All living organisms on earth use at least 20 amino acids as basic building blocks to make proteins. It is not known, however, whether these building blocks are all essential or whether they can be further reduced. Answering this question will help shed fundamental insights regarding the origin of all organic life on the planet and help us to further understand the organizing rules of life. The goal of this research project is to apply cutting-edge methods in gene and genome synthesis to assess whether life can exist with a reduced number of amino acids. Ultimately, success in this research endeavor will lead to new capabilities in protein design and testing, and provide information regarding the fundamental rules of life. The educational outreach aspect of this work will focus on synthetic microbiology and microbiome topics to provide an important and concrete venue to further increase science literacy, interest, and dialog in synthetic biology, genomics, and biotechnology in the general public.
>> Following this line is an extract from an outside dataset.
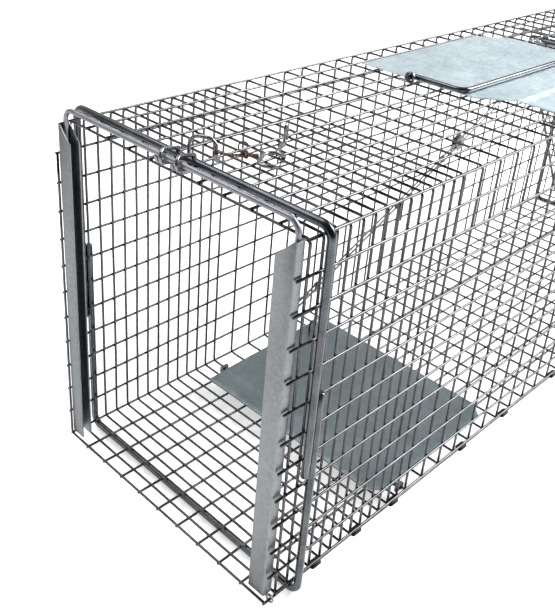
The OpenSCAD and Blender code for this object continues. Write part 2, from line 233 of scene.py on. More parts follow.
    def build(self, name, body, mats, nodes=(), bevel=0):
        mesh = bpy.data.meshes.new(name)
        mesh.from_pydata([tuple(v) for v in self.verts], [], self.faces)
        for m in mats:
            mesh.materials.append(m)
        mesh.polygons.foreach_set("material_index", self.index)
        mesh.polygons.foreach_set("use_smooth", [not f for f in self.flat])
        work = bmesh.new()
        work.from_mesh(mesh)
        bmesh.ops.recalc_face_normals(work, faces=work.faces)
        work.to_mesh(mesh)
        work.free()
        piece = bpy.data.objects.new(name, mesh)
        bpy.context.scene.collection.objects.link(piece)
        if bevel:
            mod = piece.modifiers.new("edge", "BEVEL")
            mod.width = bevel
            mod.segments = 2
            mod.limit_method = "ANGLE"
            mod.angle_limit = math.radians(40)
        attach(piece, body)
        if nodes:
            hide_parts(*nodes)
        return piece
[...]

Recent advances in synthetic biology have enabled the total chemical synthesis of viral, bacterial, and eukaryotic genomes. New design principles have been applied to these synthetic genomes to test with great success our understanding of the fundamental rules governing life including the genetic code, genomic architecture, and genome minimization. A universal property of all known life is the use of the canonical 20 amino acids throughout the cell life cycle from growth to replication and cell division. No free-living organism has been found to date that uses an amino acid alphabet composed of fewer than 20 amino acids. The overall aim of this project is to explore whether every one of the 20 canonical amino acids are essential for life or whether some are dispensable and can be removed at a genome-scale. We will computationally model protein sequence-function and perform proteome-wide residue reassignments to build recoded proteins that utilizes only 19 or fewer amino acids in its alphabet. Through development of new computational protein models and algorithms, including semi-supervised and deep-learning approaches, we will generate new protein variants and experimentally test them in high-throughput using next-generation gene synthesis and multiplex evaluation strategies in living bacteria. Finally, we will attempt to build a partial bacterial genome with these residue recoding principles genome-wide in a piecewise fashion and assess feasibility of amino acid minimization to advance retro-synthetic biology. This effort seeks to make large-scale coding changes to proteins to a degree that has never been attempted in the past and will lead to the development of new foundational computational, experimental, and synthetic biology and genomics tools relevant for the field for the next decade.
This award reflects NSF's statutory mission and has been deemed worthy of support through evaluation using the Foundation's intellectual merit and broader impacts review criteria.